- **Work to do**: Your task is to quote the listing below exactly, beginning with its first line and ending on the line bearing "WELD_CUTS = 9".

─── Given material ───

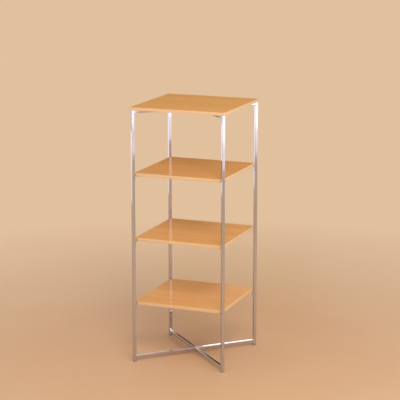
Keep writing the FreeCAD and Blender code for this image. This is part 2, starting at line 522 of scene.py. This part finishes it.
TUBE_CORNER = 1.6 * MM
FILLET = 1.4 * MM
FILLET_LIP = 0.02 * MM
FILLET_MIDDLE = (0.42 * FILLET, 0.46 * FILLET)
WELD_SINK = 0.25 * MM
WELD_PROUD = 0.12 * MM
WELD_CUTS = 9

# The loops of a bead as (distance along the tube, growth out of its sides). The wide
# section lies where the flat face goes on past the tube, and the flush one where the
# face ends level with the tube in a round corner.
WIDE_SECTION = (
    (FILLET, -WELD_SINK),
    (FILLET, FILLET_LIP),
    FILLET_MIDDLE,
    (0.0, FILLET),
    (-WELD_SINK, FILLET),
    (-WELD_SINK, -WELD_SINK),
)
FLUSH_SECTION = (
    (FILLET / 2, -WELD_SINK),
    (FILLET / 2, 0.0),
    (0.0, WELD_PROUD),
    (-TUBE_CORNER / 2, WELD_PROUD),
    (-TUBE_CORNER, 0.0),
    (-TUBE_CORNER, -WELD_SINK),
)
RIPPLED_LOOPS = (1, 2, 3)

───

- **Solved problem**:
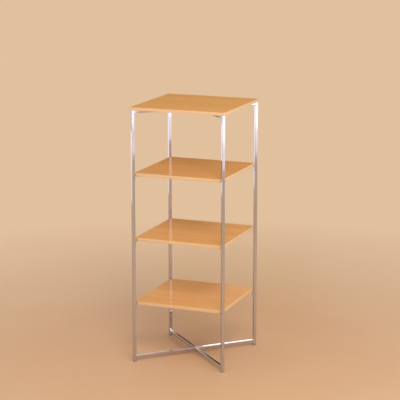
Keep writing the FreeCAD and Blender code for this image. This is part 2, starting at line 522 of scene.py. This part finishes it.
TUBE_CORNER = 1.6 * MM
FILLET = 1.4 * MM
FILLET_LIP = 0.02 * MM
FILLET_MIDDLE = (0.42 * FILLET, 0.46 * FILLET)
WELD_SINK = 0.25 * MM
WELD_PROUD = 0.12 * MM
WELD_CUTS = 9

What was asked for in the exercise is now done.